Exercise prompt — Could you give the data below again, exactly and completely?

Information shown —
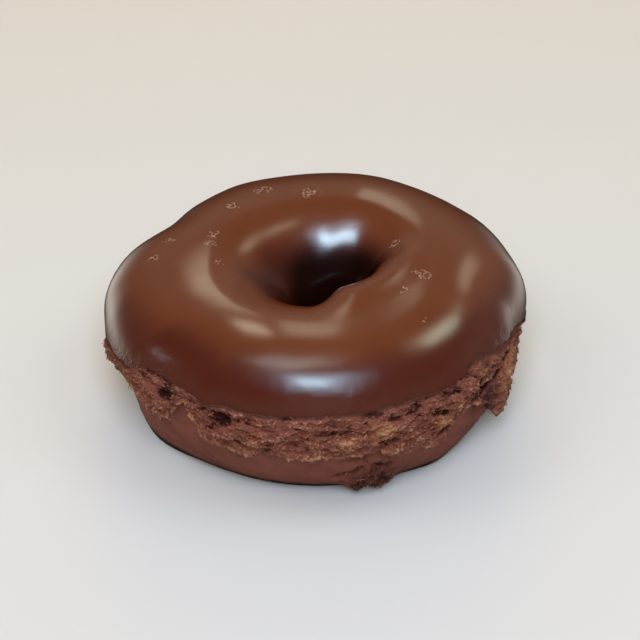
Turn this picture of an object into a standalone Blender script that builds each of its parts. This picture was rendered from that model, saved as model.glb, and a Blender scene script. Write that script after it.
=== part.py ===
"""Chocolate cake doughnut: a fried cake ring with a torn, craggy side, under a coat of chocolate icing.

Metres, +Z up. The flat underside lies on Z = 0, and the middle of the ring's outline is over the origin.
The ring's front, where the crumb hangs down in a torn lump, faces -Y. Two solids: cake and icing.
"""

import math

import bpy
from mathutils import Vector, noise

# The ring above its waist: a fat superellipse section, leaning a little
OUTER_RADIUS = 0.0440
CREST_RADIUS = 0.0230
HOLE_RADIUS = 0.0063
HOLE_FLARE = 0.0050  # how much wider the hole is at the base
HEIGHT = 0.0309
WAIST_HEIGHT = 0.0170
FULLNESS = 0.89  # 1 is an elliptical section, and less is squarer
HOLE_FULLNESS = 1.28  # more than 1 makes the hole a funnel
STEEP_SIDE = (-60, 75)  # the side of the hole that is as full as the rest: degrees, half width
HOLE_CENTRE = (0.0010, -0.0012)

# The side below the waist, and the lower band, which is set in under the torn lip
SIDE_TAPER = 0.0028
BAND_RADIUS = 0.0420
BAND_TOP = 0.0130
BASE_OUTER_RADIUS = 0.0360
BASE_FULLNESS = 0.87

# How uneven the ring is: (waves round the ring, height of the wave, degrees at which it peaks)
OUTLINE_WAVES = ((2, 0.0008, 57), (3, 0.00045, 71), (4, 0.0003, 11))
CREST_WAVES = ((1, 0.0007, 61), (3, 0.0002, 10))
HOLE_WAVES = ((1, 0.0020, 14), (2, 0.0019, 14))  # the hole is an oval, wider at one end

# Places where a line of the ring swells or is dented: (degrees round the ring, half width, how far)
OUTLINE_SWELLS = (
    (167, 10, 0.0013),
    (147, 10, -0.0018),
    (116, 9, 0.0008),
    (26, 14, 0.0006),
    (6, 8, 0.0008),
    (-13, 7, -0.0010),
    (178, 7, 0.0006),
)
CREST_SWELLS = ((72, 16, 0.0007),)
HOLE_SWELLS = ((-92, 38, 0.0018),)
BASE_SWELLS = ((-149, 16, 0.0030), (-27, 12, -0.0019), (-51, 9, 0.0013))

# Icing
ICING_THICKNESS = 0.0016
ICING_EDGE_THICKNESS = 0.0008
ICING_EDGE_HEIGHT = 0.0224
ICING_HOLE_EDGE_HEIGHT = 0.0085
ICING_GAP = 0.0003

# The cake's side: a craggy belt under the icing, which ends in a torn lip
LIP_HEIGHT = 0.0146
LIP_DROP = 0.0007
BELT_SWELL = 0.0002
CLUMP_SIZE = 0.0050
CLUMP_RELIEF = 0.0015
GRAIN_SIZE = 0.0021
GRAIN_RELIEF = 0.0006
UNEVEN_EDGE = 0.0004  # how far the icing's edge and the lip wander on their own

# Places where the icing's edge or the lip leaves its height: (degrees round the ring, half width, rise)
EDGE_RISES = (
    (-178, 13, -0.0090),
    (-156, 10, -0.0030),
    (-148.5, 3, -0.0012),
    (-137, 5, 0.0005),
    (-120.5, 2.5, -0.0009),
    (-107, 8, -0.0005),
    (-68, 18, 0.0006),
    (-40, 6, 0.0017),
    (5, 18, -0.0080),
    (50, 24, -0.0056),
    (100, 26, -0.0056),
    (145, 24, -0.0062),
)
LIP_RISES = (
    (-126.5, 4.5, 0.0064),
    (-148, 7, 0.0008),
    (-114, 5, -0.0007),
    (-60, 7, -0.0020),
    (-47, 6, 0.0034),
    (-28, 10.5, -0.0072),
    (0, 14, -0.0060),
    (38, 8, 0.0012),
    (90, 55, -0.0030),
    (178, 12, -0.0058),
)

# Lumps and dents: (degrees round the ring, half width, height of the middle, half height, how far out)
TORN_LUMP = (-72.5, 6.0, 0.0046, 0.0046, 0.0030)
HOLLOWS = (
    (-152, 12, 0.0110, 0.0055, -0.0030),
    (-37.5, 4, 0.0135, 0.0040, -0.0014),
    (5, 10, 0.0120, 0.0052, -0.0026),
    (180, 9, 0.0090, 0.0045, -0.0024),
)
PITS = (
    (-115, 2.6, 0.0198, 0.0012, -0.0017),
    (-132, 2.2, 0.0205, 0.0014, -0.0014),
    (-89, 1.7, 0.0184, 0.0010, -0.0013),
    (-56, 1.8, 0.0188, 0.0010, -0.0014),
    (-38, 2.4, 0.0185, 0.0014, -0.0018),
)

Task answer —
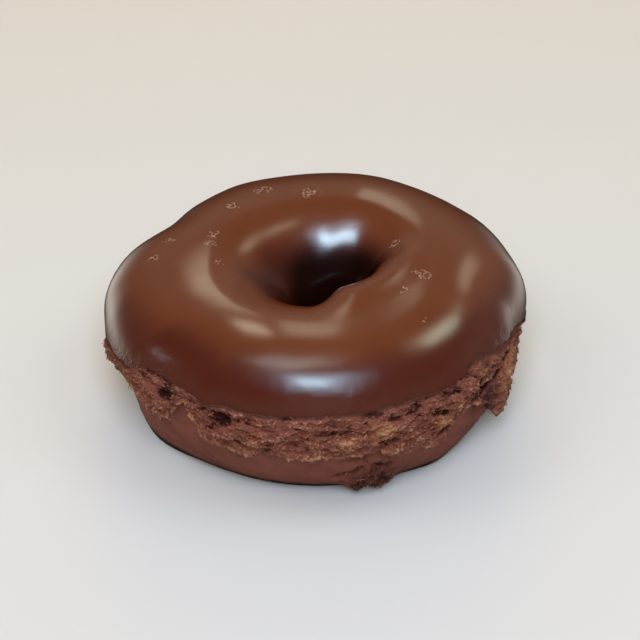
Turn this picture of an object into a standalone Blender script that builds each of its parts. This picture was rendered from that model, saved as model.glb, and a Blender scene script. Write that script after it.
=== part.py ===
"""Chocolate cake doughnut: a fried cake ring with a torn, craggy side, under a coat of chocolate icing.

Metres, +Z up. The flat underside lies on Z = 0, and the middle of the ring's outline is over the origin.
The ring's front, where the crumb hangs down in a torn lump, faces -Y. Two solids: cake and icing.
"""

import math

import bpy
from mathutils import Vector, noise

# The ring above its waist: a fat superellipse section, leaning a little
OUTER_RADIUS = 0.0440
CREST_RADIUS = 0.0230
HOLE_RADIUS = 0.0063
HOLE_FLARE = 0.0050  # how much wider the hole is at the base
HEIGHT = 0.0309
WAIST_HEIGHT = 0.0170
FULLNESS = 0.89  # 1 is an elliptical section, and less is squarer
HOLE_FULLNESS = 1.28  # more than 1 makes the hole a funnel
STEEP_SIDE = (-60, 75)  # the side of the hole that is as full as the rest: degrees, half width
HOLE_CENTRE = (0.0010, -0.0012)

# The side below the waist, and the lower band, which is set in under the torn lip
SIDE_TAPER = 0.0028
BAND_RADIUS = 0.0420
BAND_TOP = 0.0130
BASE_OUTER_RADIUS = 0.0360
BASE_FULLNESS = 0.87

# How uneven the ring is: (waves round the ring, height of the wave, degrees at which it peaks)
OUTLINE_WAVES = ((2, 0.0008, 57), (3, 0.00045, 71), (4, 0.0003, 11))
CREST_WAVES = ((1, 0.0007, 61), (3, 0.0002, 10))
HOLE_WAVES = ((1, 0.0020, 14), (2, 0.0019, 14))  # the hole is an oval, wider at one end

# Places where a line of the ring swells or is dented: (degrees round the ring, half width, how far)
OUTLINE_SWELLS = (
    (167, 10, 0.0013),
    (147, 10, -0.0018),
    (116, 9, 0.0008),
    (26, 14, 0.0006),
    (6, 8, 0.0008),
    (-13, 7, -0.0010),
    (178, 7, 0.0006),
)
CREST_SWELLS = ((72, 16, 0.0007),)
HOLE_SWELLS = ((-92, 38, 0.0018),)
BASE_SWELLS = ((-149, 16, 0.0030), (-27, 12, -0.0019), (-51, 9, 0.0013))

# Icing
ICING_THICKNESS = 0.0016
ICING_EDGE_THICKNESS = 0.0008
ICING_EDGE_HEIGHT = 0.0224
ICING_HOLE_EDGE_HEIGHT = 0.0085
ICING_GAP = 0.0003

# The cake's side: a craggy belt under the icing, which ends in a torn lip
LIP_HEIGHT = 0.0146
LIP_DROP = 0.0007
BELT_SWELL = 0.0002
CLUMP_SIZE = 0.0050
CLUMP_RELIEF = 0.0015
GRAIN_SIZE = 0.0021
GRAIN_RELIEF = 0.0006
UNEVEN_EDGE = 0.0004  # how far the icing's edge and the lip wander on their own

# Places where the icing's edge or the lip leaves its height: (degrees round the ring, half width, rise)
EDGE_RISES = (
    (-178, 13, -0.0090),
    (-156, 10, -0.0030),
    (-148.5, 3, -0.0012),
    (-137, 5, 0.0005),
    (-120.5, 2.5, -0.0009),
    (-107, 8, -0.0005),
    (-68, 18, 0.0006),
    (-40, 6, 0.0017),
    (5, 18, -0.0080),
    (50, 24, -0.0056),
    (100, 26, -0.0056),
    (145, 24, -0.0062),
)
LIP_RISES = (
    (-126.5, 4.5, 0.0064),
    (-148, 7, 0.0008),
    (-114, 5, -0.0007),
    (-60, 7, -0.0020),
    (-47, 6, 0.0034),
    (-28, 10.5, -0.0072),
    (0, 14, -0.0060),
    (38, 8, 0.0012),
    (90, 55, -0.0030),
    (178, 12, -0.0058),
)

# Lumps and dents: (degrees round the ring, half width, height of the middle, half height, how far out)
TORN_LUMP = (-72.5, 6.0, 0.0046, 0.0046, 0.0030)
HOLLOWS = (
    (-152, 12, 0.0110, 0.0055, -0.0030),
    (-37.5, 4, 0.0135, 0.0040, -0.0014),
    (5, 10, 0.0120, 0.0052, -0.0026),
    (180, 9, 0.0090, 0.0045, -0.0024),
)
PITS = (
    (-115, 2.6, 0.0198, 0.0012, -0.0017),
    (-132, 2.2, 0.0205, 0.0014, -0.0014),
    (-89, 1.7, 0.0184, 0.0010, -0.0013),
    (-56, 1.8, 0.0188, 0.0010, -0.0014),
    (-38, 2.4, 0.0185, 0.0014, -0.0018),
)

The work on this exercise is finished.